>> BEGIN SUPPLIED INFORMATION

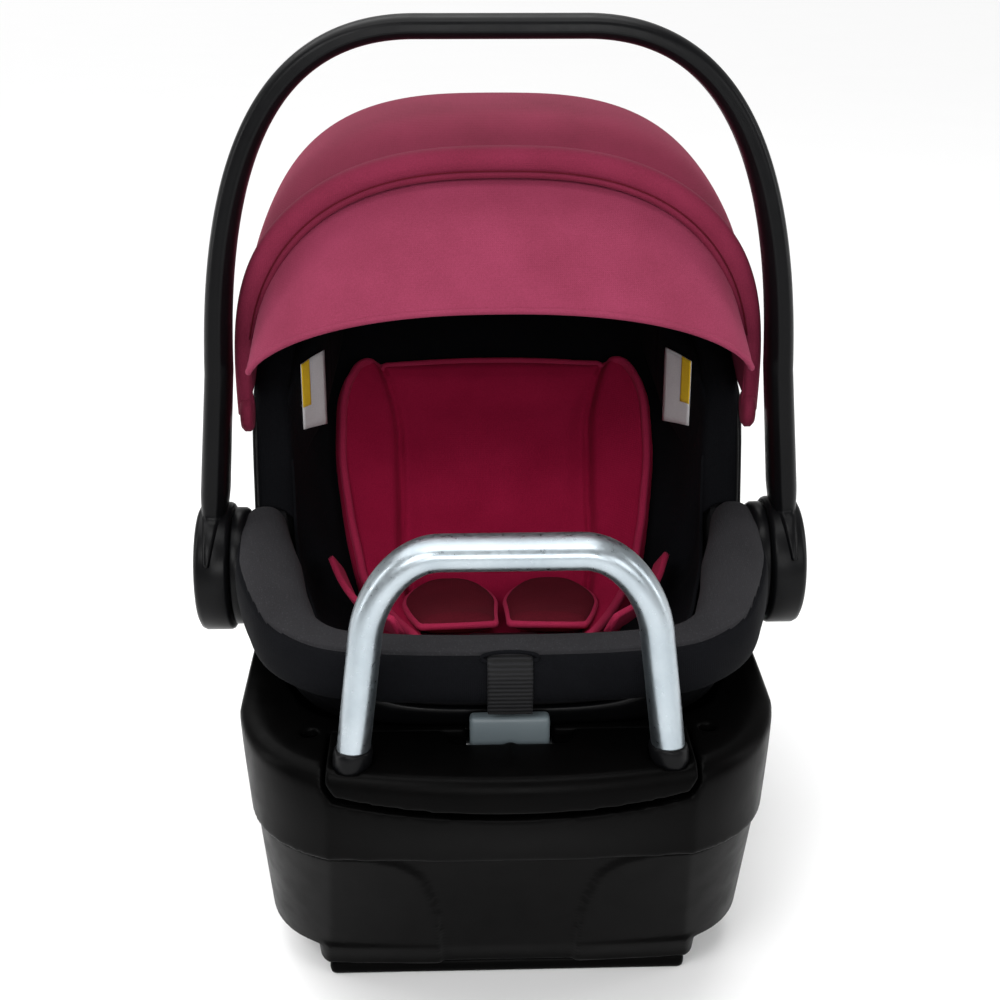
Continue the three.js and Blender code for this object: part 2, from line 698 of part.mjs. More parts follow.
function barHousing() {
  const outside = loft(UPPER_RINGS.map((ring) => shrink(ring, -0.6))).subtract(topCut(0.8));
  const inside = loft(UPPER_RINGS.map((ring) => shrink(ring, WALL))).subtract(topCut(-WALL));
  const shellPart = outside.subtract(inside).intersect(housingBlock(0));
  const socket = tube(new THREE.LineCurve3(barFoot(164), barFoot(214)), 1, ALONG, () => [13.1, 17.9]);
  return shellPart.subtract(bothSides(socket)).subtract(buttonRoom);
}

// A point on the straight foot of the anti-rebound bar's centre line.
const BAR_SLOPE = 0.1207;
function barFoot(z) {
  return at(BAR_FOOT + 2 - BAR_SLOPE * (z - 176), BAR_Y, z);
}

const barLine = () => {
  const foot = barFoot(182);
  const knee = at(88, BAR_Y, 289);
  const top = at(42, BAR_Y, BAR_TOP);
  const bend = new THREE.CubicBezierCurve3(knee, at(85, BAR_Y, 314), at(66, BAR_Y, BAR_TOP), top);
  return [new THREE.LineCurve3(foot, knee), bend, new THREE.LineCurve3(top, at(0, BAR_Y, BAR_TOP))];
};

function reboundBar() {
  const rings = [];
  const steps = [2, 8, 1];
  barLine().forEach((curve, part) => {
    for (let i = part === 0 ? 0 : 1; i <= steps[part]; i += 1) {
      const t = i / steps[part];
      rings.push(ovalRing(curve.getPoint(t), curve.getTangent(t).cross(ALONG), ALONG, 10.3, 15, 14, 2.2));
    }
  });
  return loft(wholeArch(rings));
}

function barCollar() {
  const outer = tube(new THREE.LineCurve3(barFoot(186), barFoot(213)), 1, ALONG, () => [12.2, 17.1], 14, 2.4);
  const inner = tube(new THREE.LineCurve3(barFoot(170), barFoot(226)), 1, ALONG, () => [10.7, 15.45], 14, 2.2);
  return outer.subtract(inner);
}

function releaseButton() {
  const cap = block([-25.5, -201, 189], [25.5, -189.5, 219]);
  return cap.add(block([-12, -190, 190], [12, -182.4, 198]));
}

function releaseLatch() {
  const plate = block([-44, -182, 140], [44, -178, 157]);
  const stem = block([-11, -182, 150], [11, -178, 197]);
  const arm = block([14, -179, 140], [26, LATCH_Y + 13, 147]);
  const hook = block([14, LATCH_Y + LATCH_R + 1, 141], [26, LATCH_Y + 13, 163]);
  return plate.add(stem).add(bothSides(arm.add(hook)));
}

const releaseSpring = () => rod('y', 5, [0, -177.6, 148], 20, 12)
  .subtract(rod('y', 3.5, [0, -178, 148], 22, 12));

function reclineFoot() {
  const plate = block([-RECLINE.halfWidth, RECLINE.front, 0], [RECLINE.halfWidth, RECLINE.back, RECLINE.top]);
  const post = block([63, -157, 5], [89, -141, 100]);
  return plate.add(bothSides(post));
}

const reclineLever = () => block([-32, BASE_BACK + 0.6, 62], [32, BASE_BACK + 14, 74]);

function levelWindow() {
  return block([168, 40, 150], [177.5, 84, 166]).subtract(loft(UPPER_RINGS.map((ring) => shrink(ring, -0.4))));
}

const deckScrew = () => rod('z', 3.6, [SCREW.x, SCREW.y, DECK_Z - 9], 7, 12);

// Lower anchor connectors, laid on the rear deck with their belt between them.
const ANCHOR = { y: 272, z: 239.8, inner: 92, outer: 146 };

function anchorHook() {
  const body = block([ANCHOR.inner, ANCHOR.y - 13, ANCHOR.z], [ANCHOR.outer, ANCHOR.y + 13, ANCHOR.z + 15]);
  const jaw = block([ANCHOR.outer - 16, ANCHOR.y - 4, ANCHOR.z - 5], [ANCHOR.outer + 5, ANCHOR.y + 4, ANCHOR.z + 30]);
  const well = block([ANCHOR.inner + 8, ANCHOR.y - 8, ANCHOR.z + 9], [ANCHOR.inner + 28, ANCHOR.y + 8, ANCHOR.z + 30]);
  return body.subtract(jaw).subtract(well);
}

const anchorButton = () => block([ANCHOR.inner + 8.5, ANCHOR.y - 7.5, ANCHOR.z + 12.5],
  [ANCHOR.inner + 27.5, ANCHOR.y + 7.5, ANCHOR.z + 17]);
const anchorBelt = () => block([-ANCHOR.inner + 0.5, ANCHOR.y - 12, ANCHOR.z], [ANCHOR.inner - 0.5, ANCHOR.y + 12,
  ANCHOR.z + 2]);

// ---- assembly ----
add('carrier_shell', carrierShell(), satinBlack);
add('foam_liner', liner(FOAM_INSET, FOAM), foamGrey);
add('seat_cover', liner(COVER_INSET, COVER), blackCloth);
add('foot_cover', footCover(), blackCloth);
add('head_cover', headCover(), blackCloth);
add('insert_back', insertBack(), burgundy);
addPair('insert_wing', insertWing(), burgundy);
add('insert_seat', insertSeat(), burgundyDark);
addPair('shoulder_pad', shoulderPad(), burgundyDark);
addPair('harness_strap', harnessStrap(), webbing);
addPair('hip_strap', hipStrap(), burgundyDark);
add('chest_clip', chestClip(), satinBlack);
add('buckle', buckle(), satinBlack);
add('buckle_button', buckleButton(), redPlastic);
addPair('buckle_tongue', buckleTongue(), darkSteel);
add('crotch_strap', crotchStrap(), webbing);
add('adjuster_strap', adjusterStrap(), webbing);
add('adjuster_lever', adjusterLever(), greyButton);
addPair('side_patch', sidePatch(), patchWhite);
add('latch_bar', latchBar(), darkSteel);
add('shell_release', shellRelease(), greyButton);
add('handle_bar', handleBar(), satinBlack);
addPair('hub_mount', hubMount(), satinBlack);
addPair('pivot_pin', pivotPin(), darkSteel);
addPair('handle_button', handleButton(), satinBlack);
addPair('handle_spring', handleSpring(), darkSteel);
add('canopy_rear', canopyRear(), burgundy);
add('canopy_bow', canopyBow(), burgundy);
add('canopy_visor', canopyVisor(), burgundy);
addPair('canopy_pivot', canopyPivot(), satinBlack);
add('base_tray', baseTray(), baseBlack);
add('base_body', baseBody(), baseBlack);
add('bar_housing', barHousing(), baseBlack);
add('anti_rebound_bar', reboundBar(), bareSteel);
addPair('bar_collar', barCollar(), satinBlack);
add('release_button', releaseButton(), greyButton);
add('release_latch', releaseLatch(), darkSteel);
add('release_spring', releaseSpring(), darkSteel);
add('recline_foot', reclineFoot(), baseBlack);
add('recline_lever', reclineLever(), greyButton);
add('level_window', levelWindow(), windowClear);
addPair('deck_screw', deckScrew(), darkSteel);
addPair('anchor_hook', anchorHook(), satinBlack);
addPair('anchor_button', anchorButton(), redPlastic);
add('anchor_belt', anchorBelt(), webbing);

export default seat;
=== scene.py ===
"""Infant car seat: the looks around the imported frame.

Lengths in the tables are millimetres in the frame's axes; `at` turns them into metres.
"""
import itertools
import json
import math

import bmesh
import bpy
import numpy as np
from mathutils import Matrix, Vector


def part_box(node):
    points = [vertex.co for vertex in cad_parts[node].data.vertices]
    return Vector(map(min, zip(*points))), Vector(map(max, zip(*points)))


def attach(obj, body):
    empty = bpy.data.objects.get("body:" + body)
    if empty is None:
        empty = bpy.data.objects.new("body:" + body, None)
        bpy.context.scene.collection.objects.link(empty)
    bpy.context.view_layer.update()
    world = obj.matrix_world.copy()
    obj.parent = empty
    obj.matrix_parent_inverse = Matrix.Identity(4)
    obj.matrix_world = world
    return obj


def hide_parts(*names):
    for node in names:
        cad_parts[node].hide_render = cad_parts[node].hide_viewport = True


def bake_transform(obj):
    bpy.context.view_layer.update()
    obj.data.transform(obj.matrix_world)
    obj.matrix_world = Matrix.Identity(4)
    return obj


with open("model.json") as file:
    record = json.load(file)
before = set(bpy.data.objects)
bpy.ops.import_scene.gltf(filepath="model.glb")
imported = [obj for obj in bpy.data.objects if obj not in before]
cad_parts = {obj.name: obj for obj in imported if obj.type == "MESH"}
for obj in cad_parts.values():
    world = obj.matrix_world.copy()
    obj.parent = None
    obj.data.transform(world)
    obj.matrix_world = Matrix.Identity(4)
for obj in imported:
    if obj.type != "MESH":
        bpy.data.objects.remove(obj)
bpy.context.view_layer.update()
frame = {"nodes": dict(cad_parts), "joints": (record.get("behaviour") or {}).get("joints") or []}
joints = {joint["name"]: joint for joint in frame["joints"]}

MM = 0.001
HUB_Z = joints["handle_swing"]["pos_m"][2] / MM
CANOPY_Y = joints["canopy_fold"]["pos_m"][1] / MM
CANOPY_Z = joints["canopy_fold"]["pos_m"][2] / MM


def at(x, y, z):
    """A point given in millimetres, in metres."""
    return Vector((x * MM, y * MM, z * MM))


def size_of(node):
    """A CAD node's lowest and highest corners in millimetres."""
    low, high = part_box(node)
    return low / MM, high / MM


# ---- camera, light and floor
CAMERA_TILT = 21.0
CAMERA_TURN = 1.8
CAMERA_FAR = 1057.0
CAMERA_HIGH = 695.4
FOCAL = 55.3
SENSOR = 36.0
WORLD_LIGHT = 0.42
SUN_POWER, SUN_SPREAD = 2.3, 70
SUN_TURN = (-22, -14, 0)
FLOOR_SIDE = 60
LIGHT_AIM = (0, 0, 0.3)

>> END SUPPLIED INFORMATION

» **WHAT IS NEEDED**
Emit only the lines from the one containing "for node in" through the one containing "joint for joint", copied exactly.

» **OUTPUT BELOW**
    for node in names:
        cad_parts[node].hide_render = cad_parts[node].hide_viewport = True


def bake_transform(obj):
    bpy.context.view_layer.update()
    obj.data.transform(obj.matrix_world)
    obj.matrix_world = Matrix.Identity(4)
    return obj


with open("model.json") as file:
    record = json.load(file)
before = set(bpy.data.objects)
bpy.ops.import_scene.gltf(filepath="model.glb")
imported = [obj for obj in bpy.data.objects if obj not in before]
cad_parts = {obj.name: obj for obj in imported if obj.type == "MESH"}
for obj in cad_parts.values():
    world = obj.matrix_world.copy()
    obj.parent = None
    obj.data.transform(world)
    obj.matrix_world = Matrix.Identity(4)
for obj in imported:
    if obj.type != "MESH":
        bpy.data.objects.remove(obj)
bpy.context.view_layer.update()
frame = {"nodes": dict(cad_parts), "joints": (record.get("behaviour") or {}).get("joints") or []}
joints = {joint["name"]: joint for joint in frame["joints"]}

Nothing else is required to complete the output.